**Provided data**
* Begin *

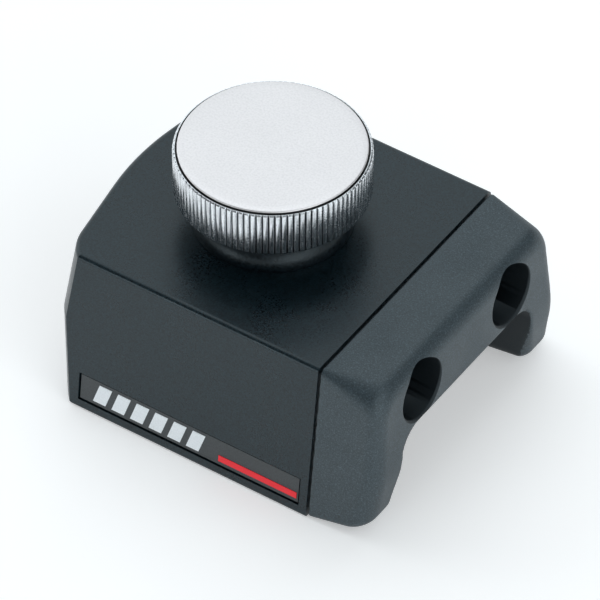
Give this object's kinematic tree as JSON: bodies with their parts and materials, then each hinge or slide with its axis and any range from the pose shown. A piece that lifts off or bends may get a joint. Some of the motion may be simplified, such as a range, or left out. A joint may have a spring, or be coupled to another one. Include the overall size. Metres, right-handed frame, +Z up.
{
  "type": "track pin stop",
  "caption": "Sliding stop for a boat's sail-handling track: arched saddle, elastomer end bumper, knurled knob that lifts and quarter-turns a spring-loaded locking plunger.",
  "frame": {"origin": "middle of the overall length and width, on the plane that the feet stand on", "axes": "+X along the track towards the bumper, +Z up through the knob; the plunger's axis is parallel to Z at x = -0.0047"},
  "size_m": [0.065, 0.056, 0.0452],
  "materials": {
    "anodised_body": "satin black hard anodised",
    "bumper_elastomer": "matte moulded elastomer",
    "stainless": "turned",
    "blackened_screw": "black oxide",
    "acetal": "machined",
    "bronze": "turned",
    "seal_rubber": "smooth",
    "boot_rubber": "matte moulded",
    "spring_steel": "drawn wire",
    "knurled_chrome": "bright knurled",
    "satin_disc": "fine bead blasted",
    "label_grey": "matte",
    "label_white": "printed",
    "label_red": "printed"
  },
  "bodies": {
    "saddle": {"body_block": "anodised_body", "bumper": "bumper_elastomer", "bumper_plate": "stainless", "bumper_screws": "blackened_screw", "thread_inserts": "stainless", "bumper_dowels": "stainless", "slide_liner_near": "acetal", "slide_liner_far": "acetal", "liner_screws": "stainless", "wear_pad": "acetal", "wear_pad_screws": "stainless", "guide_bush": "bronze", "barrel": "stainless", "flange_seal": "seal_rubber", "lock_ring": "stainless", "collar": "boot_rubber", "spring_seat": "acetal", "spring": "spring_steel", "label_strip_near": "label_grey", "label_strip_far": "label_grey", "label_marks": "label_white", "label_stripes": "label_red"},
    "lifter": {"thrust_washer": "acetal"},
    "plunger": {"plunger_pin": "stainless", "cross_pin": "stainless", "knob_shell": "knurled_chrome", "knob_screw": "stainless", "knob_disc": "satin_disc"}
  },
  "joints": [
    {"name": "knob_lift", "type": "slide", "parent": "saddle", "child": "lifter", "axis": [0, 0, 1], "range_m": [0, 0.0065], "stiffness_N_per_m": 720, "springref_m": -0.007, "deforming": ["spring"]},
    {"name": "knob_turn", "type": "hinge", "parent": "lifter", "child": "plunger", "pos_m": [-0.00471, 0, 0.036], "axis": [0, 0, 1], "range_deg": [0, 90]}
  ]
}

* End *
* Begin *

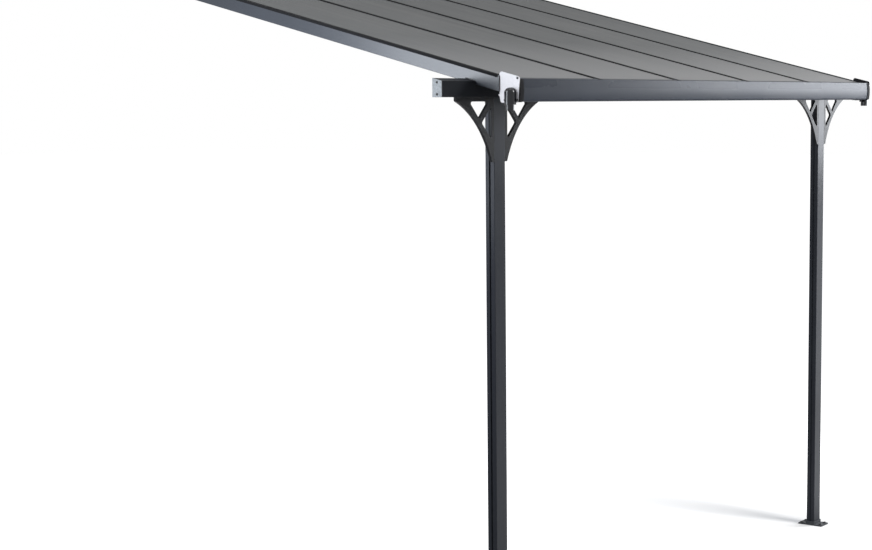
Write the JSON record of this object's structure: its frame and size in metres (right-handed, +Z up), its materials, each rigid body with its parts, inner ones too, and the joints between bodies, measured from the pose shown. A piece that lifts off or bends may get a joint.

* End *

Pick out the lines containing the string "overall" and show them.

Give this object's kinematic tree as JSON: bodies with their parts and materials, then each hinge or slide with its axis and any range from the pose shown. A piece that lifts off or bends may get a joint. Some of the motion may be simplified, such as a range, or left out. A joint may have a spring, or be coupled to another one. Include the overall size. Metres, right-handed frame, +Z up.
  "frame": {"origin": "middle of the overall length and width, on the plane that the feet stand on", "axes": "+X along the track towards the bumper, +Z up through the knob; the plunger's axis is parallel to Z at x = -0.0047"},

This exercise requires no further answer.